Barrett really doesn’t address those errors in the lawsuit, pointing out instead that the statement about the neck injury was removed from the revised editor’s note and blamed The Atlantic’s own fact checking team for failing to catch the error about rink size.

Both of these facts were significant to the story and turned out to be false.

While Barrett may reasonably argue that The Atlantic was heavy-handed with its response to the issues. There may also be arguments that many of the issues that happened were caused by The Atlantic and its editors. However, there is no denying that there were serious issues with the article, especially considering that two of the most shocking facts in the piece turned out to be incorrect.

In short, while Barrett’s lawsuit does contain a great deal of new information (or at least allegations), it really doesn’t get to the core of why the article was pulled, nor does it really address why the story became as large as it did.

Bottom Line

If I were to ask Barrett a question, it would be this, “Knowing your reputation and your history (whether you feel it is earned or unearned), why did you opt to deliberately post misinformation in this article?” Even if it is to protect a confidential source, you have to know that your work will be under much higher scrutiny and even minor, well-intentioned errors could blow up.

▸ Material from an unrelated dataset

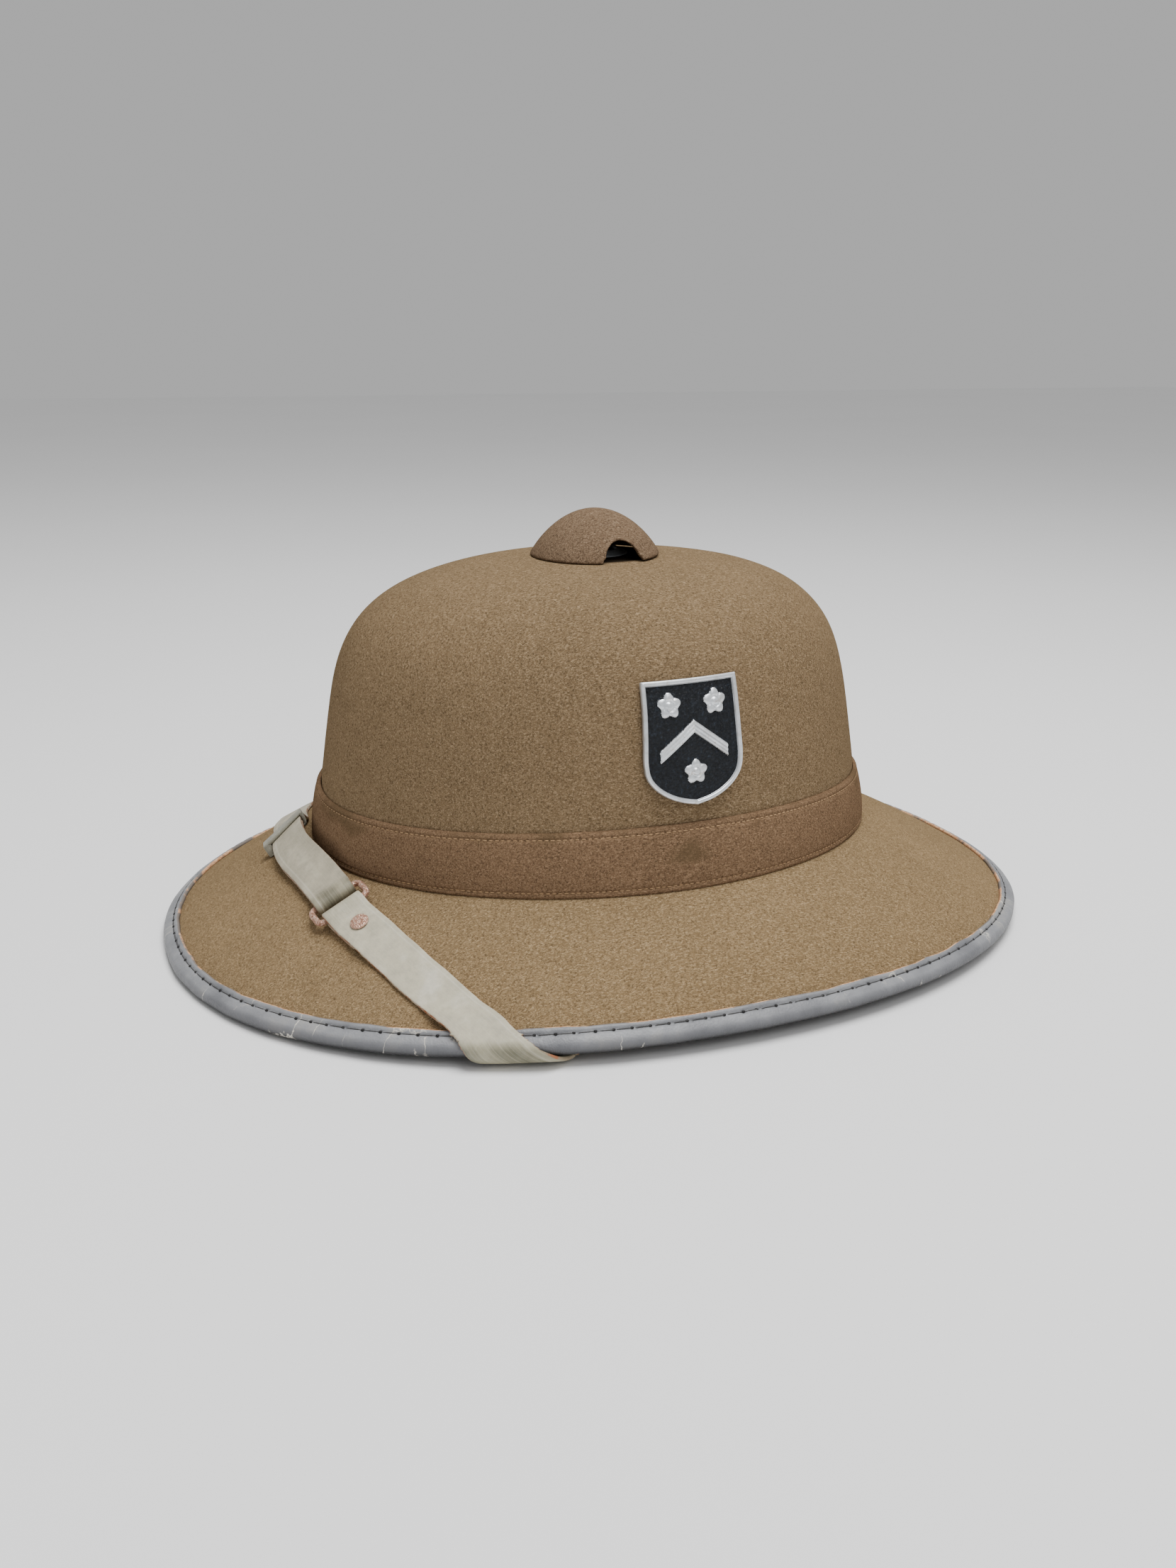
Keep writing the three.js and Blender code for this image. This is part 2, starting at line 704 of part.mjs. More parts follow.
// Loop round the strap at a station between two lifts above the face. Reach is the half width on each side.
function strapLoop(spot, reach, low, high) {
  const inner = spot.across.dot(at(0, 1, 0)) * (spot.here.y < 1 ? 1 : 0) > 0 ? 1 : -1;
  const lean = STRAP_LEAN * (1 - ease(Math.abs(spot.here.x), radians(12), radians(24)));
  const row = (lift) =>
    Array.from({ length: ACROSS + 1 }, (_, i) => {
      const share = (i / ACROSS) * 2 - 1;
      const side = share < 0 ? share * reach[0] : share * reach[1];
      const angle = spot.here.x + spot.slant.x * side;
      const place = spot.here.y + spot.slant.y * side;
      const extra = lean * ((inner * side) / STRAP_WIDTH + 0.5);
      return along(strapFace(angle, place), strapUp(angle, place), lift + Math.max(extra, 0));
    });
  return [...row(low), ...row(high).reverse()];
}

const HALF = [STRAP_WIDTH / 2, STRAP_WIDTH / 2];
const rightWay = strapWay(STRAP_ROWS);
const mirrored = STRAP_ROWS.map((row) => ({ angle: -row.angle, place: row.place }));
const leftWay = strapWay([STRAP_ROWS[0], ...FRONT_ROWS, ...mirrored]);
const ringSpot = station(rightWay, 0);
const ringCentre = along(ringSpot.point, ringSpot.up, BAR_LIFT);

// Loops round a bar of the ring, from the upper layer to the layer below it. Side is 1 for the short strap.
function foldLoops(side) {
  const centre = along(ringCentre, ringSpot.forward, side * RING_REACH);
  const inward = ringSpot.forward.clone().multiplyScalar(-side);
  return [90, 60, 30, 0, -30, -60, -90].map((turn) => {
    const ray = inward.clone().multiplyScalar(Math.cos(radians(turn)));
    ray.addScaledVector(ringSpot.up, Math.sin(radians(turn)));
    const row = (radius) =>
      Array.from({ length: ACROSS + 1 }, (_, i) => {
        const share = ((i / ACROSS) * 2 - 1) * side;
        return along(along(centre, ray, radius), ringSpot.across, share * STRAP_WIDTH * 0.5);
      });
    return [...row(WRAP_INNER), ...row(WRAP_INNER + STRAP_WALL).reverse()];
  });
}

// Whole strap: along its way, back round the bar and under itself. Under gives the lift of the lower layer.
function makeStrap(way, side, tailEnd, tailStops, stops, under, joined) {
  const start = RING_REACH;
  const doubled = STRAP_WALL + GAP;
  const upper = (x) => {
    const nearBar = mix(BAR_LIFT + WRAP_INNER, under(x) + doubled, ease(x, 0, joined));
    return mix(nearBar, GAP, ease(x, tailEnd + 1, tailEnd + 12));
  };
  const top = stops.map((x) => {
    const lift = upper(x);
    return strapLoop(station(way, start + x), HALF, lift, lift + STRAP_WALL);
  });
  const tail = tailStops.map((x) => {
    const lift = under(x);
    const loop = strapLoop(station(way, start + x), HALF, lift, lift + STRAP_WALL);
    return [...loop.slice(ACROSS + 1).reverse(), ...loop.slice(0, ACROSS + 1).reverse()];
  });
  const loops = [...top.reverse(), ...foldLoops(side), ...tail];
  return body(loops, [middle(loops[0]), middle(loops.at(-1))]);
}

// Even steps between two distances, both ends included.
const steps = (from, to, count) => Array.from({ length: count + 1 }, (_, i) => mix(from, to, i / count));

// Stops of a strap from the ring to its end: closer together round the rim and round the crown's foot.
function stopsOf(way, near) {
  const [rimIn, rimStart, rimEnd, foot, bend] = [0.85, 1, 2, 3, 3.2].map((p) => way.distanceTo(p) - RING_REACH);
  return [
    ...near,
    ...steps(near.at(-1) + 9, rimIn, 4),
    ...steps(rimStart, rimEnd, 6),
    ...steps(rimEnd + 8, foot, 4),
    bend,
    ...steps(bend + 5, way.total - RING_REACH, 1),
  ];
}

const clipAt = CLIP_DISTANCE - RING_REACH;
const clipSeat = GAP + CLIP_WALL + GAP;
const underShort = () => GAP;
const underLong = (x) => mix(GAP, clipSeat, ease(x, clipAt * 0.4, clipAt - 6));

function pin(spot, rows) {
  const loops = rows.map((row) =>
    Array.from({ length: 16 }, (_, i) => {
      const turn = (i / 16) * Math.PI * 2;
      const rim = along(spot.point, spot.forward, row.radius * Math.cos(turn));
      return along(along(rim, spot.across, row.radius * Math.sin(turn)), spot.up, row.lift);
    }),
  );
  const ends = [rows[0], rows.at(-1)].map((row) => along(spot.point, spot.up, row.lift));
  return body(loops, ends);
}

const rivetSpot = station(rightWay, RING_REACH + RIVET_DISTANCE);
const rivetTop = GAP + STRAP_WALL + GAP + STRAP_WALL;

function makeRivet() {
  const base = rivetTop + GAP;
  return pin(rivetSpot, [
    { radius: RIVET_SHANK / 2, lift: GAP },
    { radius: RIVET_SHANK / 2, lift: base },
    { radius: RIVET_HEAD / 2, lift: base },
    { radius: RIVET_HEAD / 2, lift: base + 0.35 },
    { radius: RIVET_HEAD * 0.36, lift: base + 0.8 },
    { radius: RIVET_HEAD * 0.15, lift: base + 0.95 },
  ]);
}

const anchorSpots = [rightWay, leftWay].map((way) => station(way, way.total - ANCHOR_HEAD));

function makeAnchor(spot) {
  const base = GAP + STRAP_WALL + GAP;
  return pin(spot, [
    { radius: ANCHOR_SHANK / 2, lift: -CROWN_WALL - STRAP_STAND },
    { radius: ANCHOR_SHANK / 2, lift: base },
    { radius: ANCHOR_HEAD / 2, lift: base },
    { radius: ANCHOR_HEAD / 2, lift: base + 0.5 },
    { radius: ANCHOR_HEAD * 0.35, lift: base + 1 },
  ]);
}

const drill = (spot, shank) =>
  pin(spot, [
    { radius: shank / 2 + GAP, lift: -CROWN_WALL - 3 },
    { radius: shank / 2 + GAP, lift: 12 },
  ]);

function makeShortStrap() {
  const stops = stopsOf(rightWay, [3, RIVET_DISTANCE - 4, RIVET_DISTANCE, TAIL_LENGTH + 2, TAIL_LENGTH + 7, TAIL_LENGTH + 12]);
  const tailStops = [3, RIVET_DISTANCE - 4, RIVET_DISTANCE, TAIL_LENGTH];
  const strap = makeStrap(rightWay, 1, TAIL_LENGTH, tailStops, stops, underShort, RIVET_DISTANCE - 4);
  return cut(strap, [drill(rivetSpot, RIVET_SHANK), drill(anchorSpots[0], ANCHOR_SHANK)]);
}

function makeLongStrap() {
  const tailEnd = clipAt + CLIP_LENGTH;
  const doubled = [5, 10, ...steps(18, clipAt - 4, 7), clipAt];
  const beyond = [tailEnd + 1, tailEnd + 5, tailEnd + 9, tailEnd + 13];
  const stops = stopsOf(leftWay, [...doubled, clipAt + 4, ...beyond]);
  const tailStops = [...doubled, tailEnd];
  const strap = makeStrap(leftWay, -1, tailEnd, tailStops, stops, underLong, 10);
  return cut(strap, [drill(anchorSpots[1], ANCHOR_SHANK)]);
}

// Folded plate round both layers of the long strap, with a tab past the strap's outer edge.
function makeClip() {
  const high = clipSeat + 2 * STRAP_WALL + GAP;
  const side = STRAP_WIDTH / 2 + GAP;
  const ends = [-CLIP_LENGTH / 2, CLIP_LENGTH / 2].map((shift) => station(leftWay, CLIP_DISTANCE + shift));
  const towardRim = ends[0].across.y < 0 ? 1 : 0;
  const wide = [side + CLIP_WALL, side + CLIP_WALL];
  wide[towardRim] += CLIP_TAB;
  const outer = ends.map((end) => strapLoop(end, wide, clipSeat - GAP - CLIP_WALL, high + GAP + CLIP_WALL));
  const inner = ends.map((end) => strapLoop(end, [side, side], clipSeat - GAP, high + GAP));
  return body([outer[0], outer[1], inner[1], inner[0]]);
}

// Wire loop that joins the two straps.
function makeRing() {
  const halfWide = (RING_INNER + RING_WIRE) / 2;
  const corners = [
    { along: 1, across: 1, from: 0 },
    { along: -1, across: 1, from: 90 },
    { along: -1, across: -1, from: 180 },
    { along: 1, across: -1, from: 270 },
  ];
  const loops = [];
  for (const corner of corners) {
    for (const part of [0, 30, 60, 90]) {
      const turn = radians(corner.from + part);
      const ray = ringSpot.forward.clone().multiplyScalar(Math.cos(turn));
      ray.addScaledVector(ringSpot.across, Math.sin(turn));
      const centre = along(ringCentre, ringSpot.forward, corner.along * (RING_REACH - RING_CORNER));
      centre.addScaledVector(ringSpot.across, corner.across * (halfWide - RING_CORNER));
      centre.addScaledVector(ray, RING_CORNER);
      loops.push(
        Array.from({ length: 8 }, (_, i) => {
          const spin = ((i + 0.5) / 8) * Math.PI * 2;
          const rim = along(centre, ray, (Math.cos(spin) * RING_WIRE) / 2);
          return along(rim, ringSpot.up, (Math.sin(spin) * RING_WIRE) / 2);
        }),
      );
    }
  }
  return body(loops);
}

function material(colour, roughness, metalness) {
  return new THREE.MeshStandardMaterial({ color: colour, roughness, metalness });
}

const root = new THREE.Group();
root.name = "pith_helmet";

function add(name, geometry, look) {
  geometry.computeVertexNormals();
  const mesh = new THREE.Mesh(geometry, look);
  mesh.name = name;
  root.add(mesh);
}

const crownDrills = anchorSpots.map((spot) => drill(spot, ANCHOR_SHANK));
add("crown", cut(around(crownSection), crownDrills), material(0x816d52, 0.95, 0));
add("brim", around(brimSection), material(0x9b8669, 0.95, 0));
add("hat_band", around(bandSection), material(0x785c44, 0.95, 0));
add("brim_binding", makeBinding(), material(0xa5a6a8, 0.5, 0));
add("vent_cap", makeCap(), material(0x826c57, 0.95, 0));
add("vent_ring", makeEyelet(), material(0x676054, 0.5, 1));
add("badge_shield", makeBadge(), material(0xccd4d9, 0.35, 1));
add("strap_long", makeLongStrap(), material(0xb5ae9e, 0.6, 0));
add("strap_short", makeShortStrap(), material(0xc1bdae, 0.6, 0));
add("strap_ring", makeRing(), material(0xbea18d, 0.45, 1));
add("strap_rivet", makeRivet(), material(0xbca08e, 0.45, 1));
add("strap_clip", makeClip(), material(0x9c988a, 0.5, 0));
add("strap_anchor_left", makeAnchor(anchorSpots[0]), material(0x8c8272, 0.5, 1));
add("strap_anchor_right", makeAnchor(anchorSpots[1]), material(0x8c8272, 0.5, 1));

export default root;
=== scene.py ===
import math

import bmesh
import bpy
import numpy as np
from mathutils import Matrix, Vector


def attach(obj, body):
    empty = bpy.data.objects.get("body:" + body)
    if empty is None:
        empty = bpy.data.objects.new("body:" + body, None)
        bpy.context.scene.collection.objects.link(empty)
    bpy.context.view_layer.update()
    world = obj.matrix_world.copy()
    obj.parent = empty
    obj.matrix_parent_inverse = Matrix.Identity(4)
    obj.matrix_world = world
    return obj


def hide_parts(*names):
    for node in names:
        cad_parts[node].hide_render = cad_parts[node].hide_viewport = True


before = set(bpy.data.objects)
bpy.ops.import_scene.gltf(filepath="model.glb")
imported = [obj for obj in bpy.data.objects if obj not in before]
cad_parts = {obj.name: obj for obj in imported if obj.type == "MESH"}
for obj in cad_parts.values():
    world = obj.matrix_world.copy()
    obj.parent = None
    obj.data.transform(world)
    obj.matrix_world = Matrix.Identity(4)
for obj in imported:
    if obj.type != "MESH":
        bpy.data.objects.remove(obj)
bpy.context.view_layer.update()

# Lengths below are in millimetres, as in the CAD part; meshes are made in metres.
MM = 0.001
GAP = 0.3

BRIM_LENGTH = 337
BRIM_WIDTH = 267.6
BRIM_WALL = 3
BRIM_SQUARENESS = 2.16
BRIM_BULGE = 1.5
RIM_RISE = 4.6
REST_FLAT = 0.45
SEAT_HEIGHT = 37
SEAT_SADDLE = 2.2

CROWN_LENGTH = 208.8
CROWN_WIDTH = 172.6
CROWN_WALL = 3
CROWN_Y = -4.05
SHOULDER_HEIGHT = 56.9
CROWN_RISE = 80.1
CROWN_FULLNESS = 5.25
CROWN_ROUNDNESS = 2.83
CROWN_TAPER = 0.118
CROWN_TILT = 0.018
CROWN_LEAN = 1
FOOT_FLARE_FRONT = 0.5
FOOT_FLARE_SIDE = 1.1
FOOT_DROP = 2.45

COLLAR_WALL = 1.8
COLLAR_HEIGHT = 9
BAND_WALL = 1.3
BAND_TOP = 57.2
BAND_SADDLE = 2.2
BAND_FLARE = 0.15
BAND_FLARE_SIDE = 1.5

BINDING_WALL = 1.3
BINDING_LEG = 4.7

CAP_DIAMETER = 48.4
CAP_HEIGHT = 16.5
CAP_WALL = 2.6
CAP_BELL = 1.7
TOP_Y = CROWN_Y - CROWN_LEAN + 1.2
ARCH_WIDTH = 13.6
ARCH_HEIGHT = 8.8
ARCH_BACK = 2.3
HOLE_DIAMETER = 18
EYELET_FLANGE = 3.4
EYELET_WALL = 1

BADGE_WIDTH = 35.8
BADGE_HEIGHT = 41
BADGE_FIELD = 1.2
BADGE_RIM_WIDTH = 1.6
BADGE_RELIEF = 0.8
BADGE_Y = -1.9
BADGE_Z = 86.4
BADGE_TURN = 0.8
BADGE_STAND = 0.6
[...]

Throughout the lawsuit, Barrett compares herself to other reporters at The Atlantic that she claims got better treatment than her for similar or worse issues. However, those comparisons fall apart when you realize that her past puts her in a very different position.

While she understandably doesn’t like to be judged by her past, it is that past that is her claim to fame and what she is best known for. Fairly or unfairly, she will always be judged and treated in a different light because of it.

Her situation will always be unique and there is not much point in pretending otherwise.

In the end, this story continues to be a cautionary tale for publications considering giving reporters a second chance after a scandal. There are many risks that come with that, and now we can add being sued to that list.